Trading Mistakes 101: The Fatal Mistakes Every Trader Should Avoid
In the trading world, whether in cryptocurrencies, stocks, or forex, success is not only measured by the profits you make but also by your ability to avoid losses resulting from repeated mistakes. This is the essence of understanding common mistakes and avoiding them before they cost you your capital or self-confidence.
In this article, we highlight some of these mistakes, why traders fall into them, and how you can avoid them in a practical way.
1️⃣ Trading without a plan
One of the most common mistakes is entering the market just because of an opportunity or an internal feeling.
Mistake:
Relying on luck or emotion without a clear strategy.
Solution:
Create a plan that includes:
• Entry point
• Exit point
• Stop Loss
• Risk to reward ratio
2️⃣ Putting all capital into a single trade
Mistake:
Believing that 'this trade will never fail' and using all your balance at once.
Result:
A significant loss that could wipe out the entire account in a moment of volatility.
Solution:
Adopt the rule 'Do not risk more than 2-5% of your capital in a single trade.'
3️⃣ Neglecting Stop Loss
Mistake:
Not using Stop Loss, thinking the market will always reverse direction.
Result:
Cumulative losses turning a short trade into a long nightmare.
Solution:
Set your Stop Loss before entering the trade, and stick to it without hesitation.
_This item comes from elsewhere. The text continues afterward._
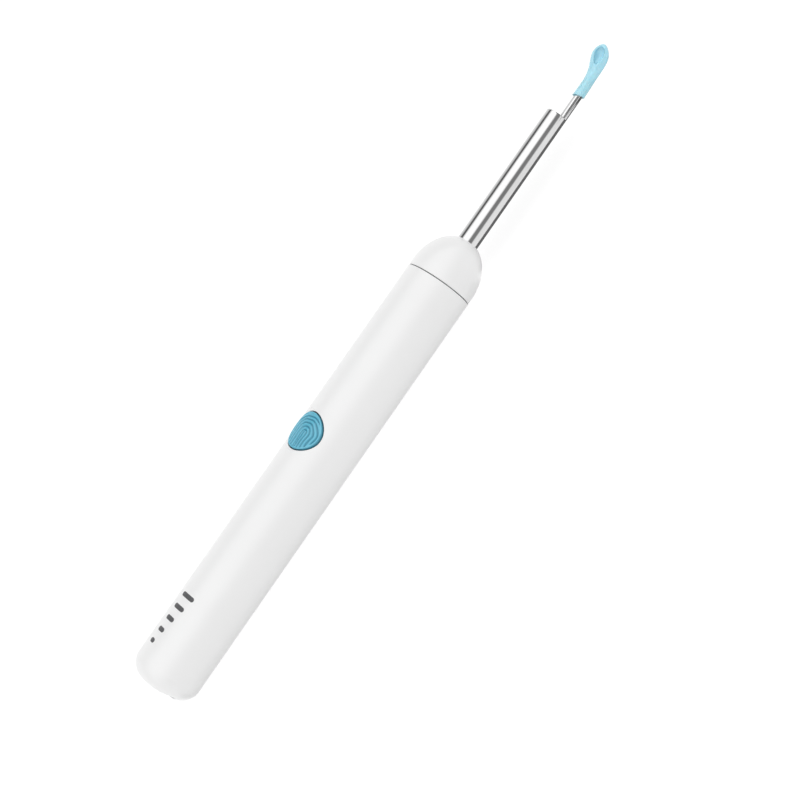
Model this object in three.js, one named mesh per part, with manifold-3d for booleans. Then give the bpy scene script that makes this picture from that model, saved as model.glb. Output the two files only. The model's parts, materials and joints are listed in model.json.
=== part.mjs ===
// Ear wax cleaner: a slim camera pen with a steel lens tube and a soft silicone spoon.
// Millimetres. The pen lies on its side: +X towards the spoon, +Z out of the button, floor at z = 0.
// Inside the pen, x is the distance from the charging end and y = z = 0 is the axis.
import * as THREE from "three";
import { mergeVertices } from "three/addons/utils/BufferGeometryUtils.js";
import Module from "manifold-3d";

const wasm = await Module();
wasm.setup();

// ---------- driving dimensions ----------
const LENGTH = 135.1; // charging end to the top of the spoon
const BODY_R = 6.25; // outer radius of the grip
const WALL = 1; // wall of the sleeve
const BORE_R = BODY_R - WALL;
const FIT = 0.03; // gap between pieces that touch
const SLIDE_FIT = 0.08; // gap round a piece that moves
const END = 0.5; // how far a cutter runs past the face it cuts

const BASE = { flat: 2.5, rise: 3.5, floor: 1.4 }; // the charging end, rounded from its flat
const SEAM_X = 84.2; // where the sleeve meets the nose
const NOSE_X = SEAM_X + 0.18;
const NOSE = { r: 6.22, dome: 85.6, rise: 8, mouth: 2.15, spigot: 78.5, hollow: 4.3 };

const TUBE = { r: 1.95, wall: 0.2, back: 82, front: 120.65 };
const TUBE_BORE = TUBE.r - TUBE.wall;
const FERRULE = { r: 2.85, flange: 4.2, back: 84.3, step: 85.4, front: 89.4 };

const ROD = { r: 0.72, pin: 0.4, pinBack: 114.4, shoulder: TUBE.front + 0.05, front: 128.7 };
const ROD_OFFSET = TUBE.r - ROD.r; // the rod is flush with the outside of the tube
const ROD_TURN = THREE.MathUtils.degToRad(138); // from the button, round the pen
const TIP = { back: 125.6, r: 1.05, front: LENGTH, seatR: ROD.r + FIT };
const TIP_TURN = THREE.MathUtils.degToRad(22); // of the bowl, from the button's side

const BUTTON = { x: 50.2, r: 3.7, proud: 0.2, skirt: 3.75, roof: 4.75, pocket: 3 };
const FACE = { r: 3.5, stands: 0.45 }; // the raised face, with a narrow ledge round it

const BOARD = { back: 3.2, step: 5.2, front: 76.6, bottom: 1.7, top: 2.5, half: 4.5, tab: 3.6 };
const ON_BOARD = BOARD.top + FIT;
const UNDER_BOARD = BOARD.bottom - FIT;
const PORT = { half: 4.47, rise: 1.63, wall: 0.3, back: 0.5, front: 7.85 };
const SWITCH = { long: 3.6, wide: 3.2, top: 4, bore: 0.95, plunger: 0.85, plungerBack: 3.6 };

const CHASSIS = { r: 5.15, wall: 0.45, back: 9, front: 78.45, plate: 77.2, rim: 1.62 };
const CHASSIS_BORE = CHASSIS.r - CHASSIS.wall;
const CELL = { back: 19.7, front: 59.7, half: 3.2, bottom: -4, top: 0.2, corner: 1.2 };
const POSTS = [15.5, 69]; // board screws, along the pen
const POST = { r: 1.2, hole: 0.42, floor: -4.7 };
const BOARD_SCREW = { r: 0.38, head: 0.85, tall: 0.55, end: -0.5 };
const NOSE_SCREW = { y: 3.45, z: -1.5, r: 0.45, head: 0.85, headBack: 76.2, end: 82.5 };
const BOSS = { r: 1.1, hole: 0.48, front: 83.9 };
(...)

4️⃣ Chasing the trend (FOMO)
Mistake:
Entering a trade just because everyone is talking about it on Twitter or Telegram.
Result:
Entering at the market peak instead of its beginning.
Solution:
Let technical or fundamental analysis dictate your decisions—not trends.
5️⃣ Overtrading
Mistake:
Opening multiple trades during the day without a convincing reason.
Result:
Psychological exhaustion, high commissions, and cumulative losses.
Solution:
Stick to a certain number of trades daily or weekly. Quality is more important than quantity.
6️⃣ Ignoring news and developments
Mistake:
Relying only on technical analysis and neglecting economic or political events.
Result:
Exposure to strong shocks from unexpected news (like interest rate decisions or coin listings/removals).
Solution:
Always follow the economic calendar and reliable market news sources.
7️⃣ Not reviewing performance
Mistake:
Continuing to make the same mistakes without reviewing what happened.
Result:
Repeating losses without learning.
Solution:
Keep a Trading Journal to document your trades and review them weekly.
Summary:
Trading is not just about gains, but about surviving fatal mistakes. Your knowledge of basic principles will help you build a balanced mindset and achieve sustainable results in the long run.
Don't be an impulsive trader, be a smart trader.